10. Si les montants des versements anticipés sont supérieurs aux contributions finalement dues, l'excédent de versement serait restitué dans les trente jours à compter de la date de dépôt du relevé de solde de l’impôt sur les sociétés.
11. En cas d’insuffisance du versement anticipé, l'intérêt de retard et une majoration de 5 % seraient appliqués à la différence entre :
- d’une part, 95 % du montant de la contribution exceptionnelle sur l’impôt sur les sociétés due au titre d'un exercice ;
- et, d'autre part, 95 % du montant de cette contribution estimée au titre du même exercice servant de base au calcul du versement anticipé.
Ces pénalités ne seraient toutefois appliquées que si cette différence est supérieure à 20 % du montant de la contribution et à 1,6 million d’euros.

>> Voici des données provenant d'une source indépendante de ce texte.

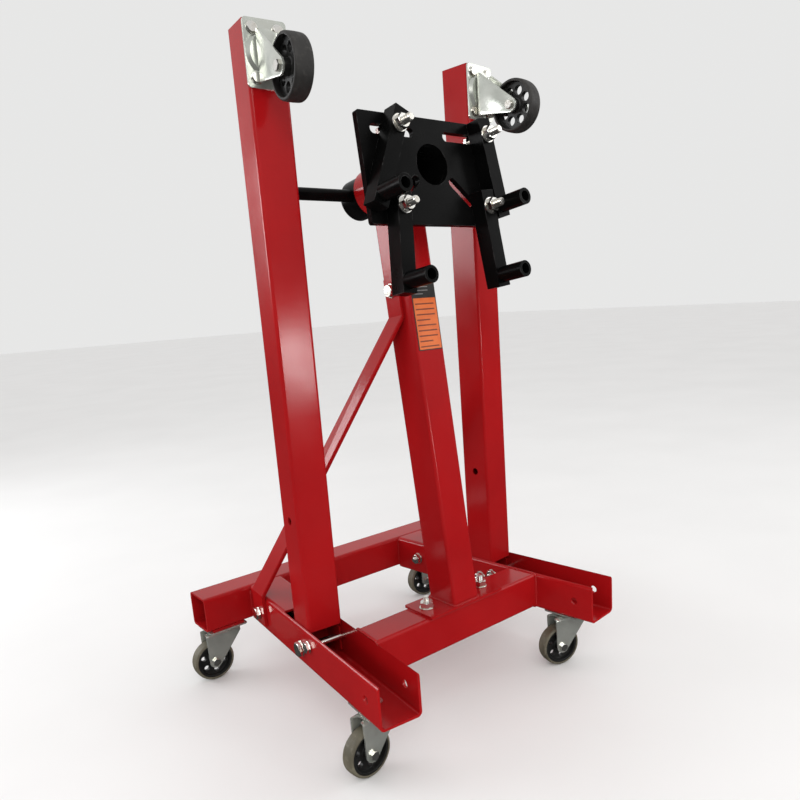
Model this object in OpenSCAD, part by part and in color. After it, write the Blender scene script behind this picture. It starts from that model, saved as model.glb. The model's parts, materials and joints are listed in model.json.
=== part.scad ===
// Folding engine stand: splayed base rails on casters, a leaning mast with a
// rotating mounting head, and two caster-tipped legs that fold down forwards.
// Millimetres. The floor is z = 0, x = 0 is the middle of the base, y = 0 is the
// line through the feet of the folded-up legs, and -Y is the front.

/* [Base] */
// Width of a base rail
rail_w = 70; // [68:0.5:80]
// Height of a base rail
rail_h = 70; // [68:0.5:80]
// Wall of the base rails
rail_wall = 4; // [3:0.5:5]
// Height of the rail undersides above the floor
rail_clear = 102; // [95:1:120]
// Outward splay of each rail and leg, in degrees
splay = 6.1; // [4:0.1:8]
// Distance of each leg foot from the middle plane
leg_x = 203; // [195:1:220]
// Reach of the rails in front of the legs
rail_front = 260; // [245:1:290]
// Front face of the rear tube, behind the legs
rear_face_y = 229; // [225:1:245]
// Size of the square rear tube
rear_size = 65; // [60:1:70]
// Length of the rear tube
rear_len = 610; // [590:5:640]
// Size of the square cross tube
cross_size = 65; // [60:1:66]
// Centre of the cross tube, in front of the legs
cross_y = -110; // [-120:1:-100]

/* [Legs] */
// Size of the square leg tube
leg_size = 60; // [58:0.5:60]
// Wall of the leg tube
leg_wall = 3; // [2.5:0.5:4]
// Height of the leg tops above the floor
leg_top = 1076; // [1050:1:1100]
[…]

En tout état de cause, ces sanctions ne s’appliqueraient pas si le montant estimé des contributions a été déterminé à partir de l’impôt sur les sociétés lui-même estimé à partir du compte de résultat prévisionnel mentionné à l'article L 232-2 du Code de commerce, révisé dans les quatre mois qui suivent l'ouverture du second semestre de l'exercice, avant déduction de l'impôt sur les sociétés.

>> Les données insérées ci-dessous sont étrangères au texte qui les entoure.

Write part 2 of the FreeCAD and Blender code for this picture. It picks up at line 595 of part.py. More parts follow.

Pour la société mère d'un groupe d’intégration fiscale, le compte de résultat prévisionnel s'entendrait de la somme des comptes de résultat prévisionnels des sociétés membres du groupe.

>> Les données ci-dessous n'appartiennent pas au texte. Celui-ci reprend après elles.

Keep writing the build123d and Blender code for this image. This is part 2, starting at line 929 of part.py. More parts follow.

Des dispositions similaires étaient prévues en cas d’insuffisance de versement de l’acompte de contribution exceptionnelle de 10,7 % en application de l’article 1731 A bis du CGI (IS-VIII-2520 s.).
Contrôle des contributions
12. La contribution exceptionnelle et la contribution additionnelle seraient établies, contrôlées et recouvrées comme l'impôt sur les sociétés et sous les mêmes garanties et sanctions. Les réclamations seraient présentées, instruites et jugées selon les règles applicables à ce même impôt.